Posted by: Max at July 22, 2005 11:25 AM
hmmmm, Melbourne..?
It’s a city of events and traditions, the keeper of the nation’s sporting calendar and much of its artistic and cultural heritage.
CW
I think that sez it all......... :)
Posted by: Ian Smith at July 22, 2005 12:22 PM
"Don't get me wrong Charles I love living here but, compared to Sydney, we really don't have that much to offer do we? Most of the spots you mentioned are unexceptional by world standards."
ummm..hello!
how does this Melbourne/Sydney rivalry thing rear its ugly head everytime someone writes about Melbourne.
Melbourne is not and never will be Sydney and Sydney is not and does not wanna be Melbourne ...
and the best thing is that both are separated by 1000km of the Hume Hwy.
Oh and while I am at it, Melbourne does NOT offer overcrowded and overrated beaches, traffic snarls of huge proportions, air pollution problems, delays at the airport, bad beer, a high crime rate, one of the worst pieces of architecture in the country (the Opera House) and a game code masquerading as thuggery (in rugby)
...cheers
Posted by: Ian Smith at July 22, 2005 03:48 PM
As a life-long Sydneysider who has visited Melbourne a couple of times in recent years, here's a couple of points that you can take or leave:
* In any article about Melbourne, there always seems to be a natural inclination to compare and contrast it with Sydney, whether intentional or not. I'm not sure is this some kind of superiority or inferiority complex showing though? Melbourne is Melbourne - and it has lots of great things going for it without having to always compare it with Sydney.

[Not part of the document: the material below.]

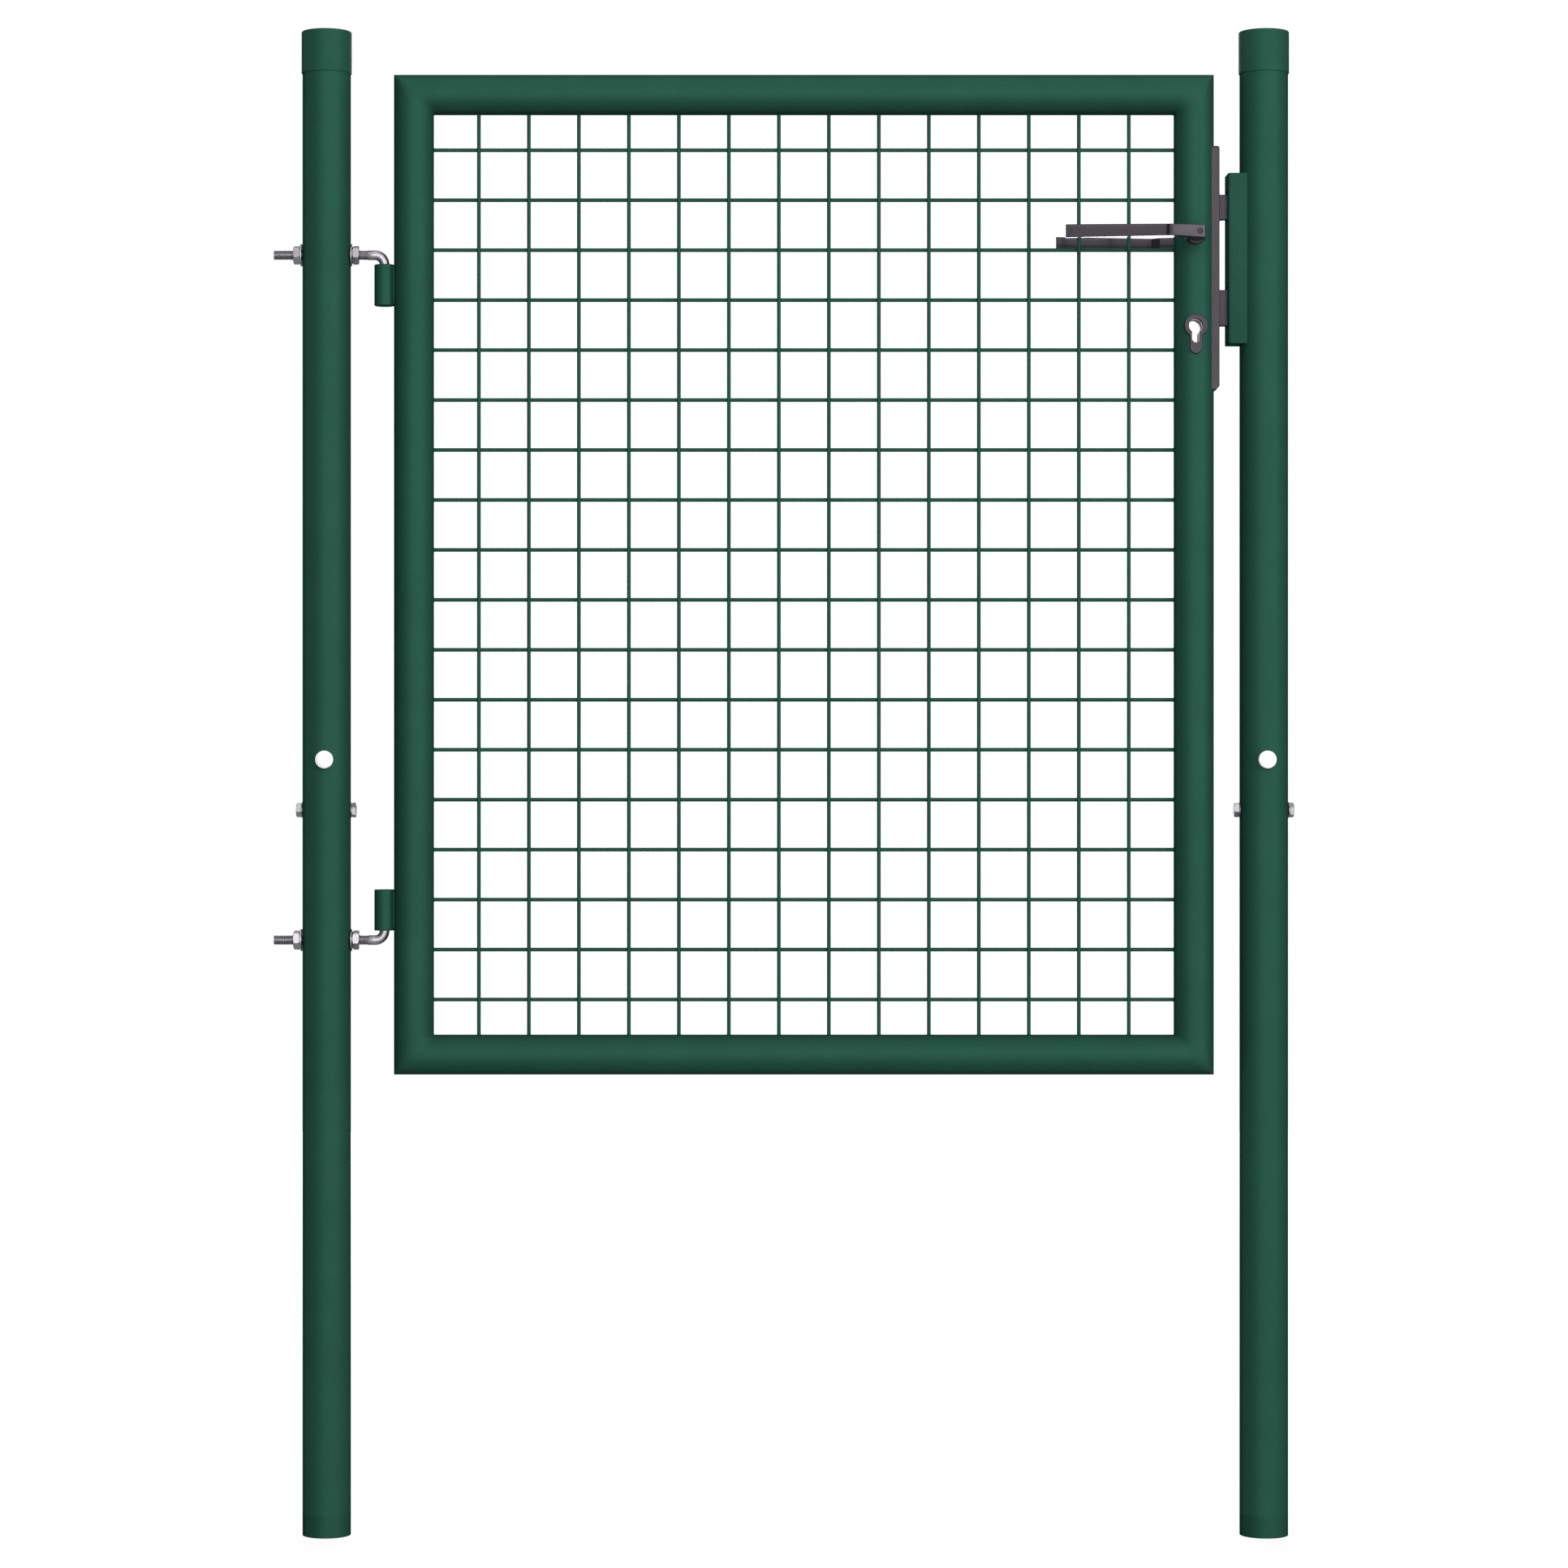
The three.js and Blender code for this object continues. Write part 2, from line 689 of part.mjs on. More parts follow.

* Your article is titled "Hidden Melbourne". And yet, it is discusses the "same old tourist locations" of every other Melbourne travel article - the city, Southbank, Fed Sq, StK, Chapel St etc. In fact, it is basically the itinerary of my first trip to Melbourne!
* The main "attraction" of Melbourne (outside its sporting events) _is_ the city. And it's more lively and vibrant than any other city area in Australia. (I can't imagine anyone coming to Sydney to see the "city"!)
*..Oh...and Possum...I think you'll find the gee-gees run at Moonee Valley, not in Dame Edna's backyard.
Posted by: TK at July 22, 2005 03:52 PM
Ian, (possum)
I may be wrong, but I think you'll find that Moonee Valley Race Course is in Moonee Ponds.
Posted by: John Spencer at July 22, 2005 06:38 PM
You forgot to mention the myriad of breathtaking bush walks in and around Melbourne. 3 and 4 hour quality walks can be had by turning slightly off the standard tourist route. (Try you local book shop for several books on day walks in and around Melbourne.)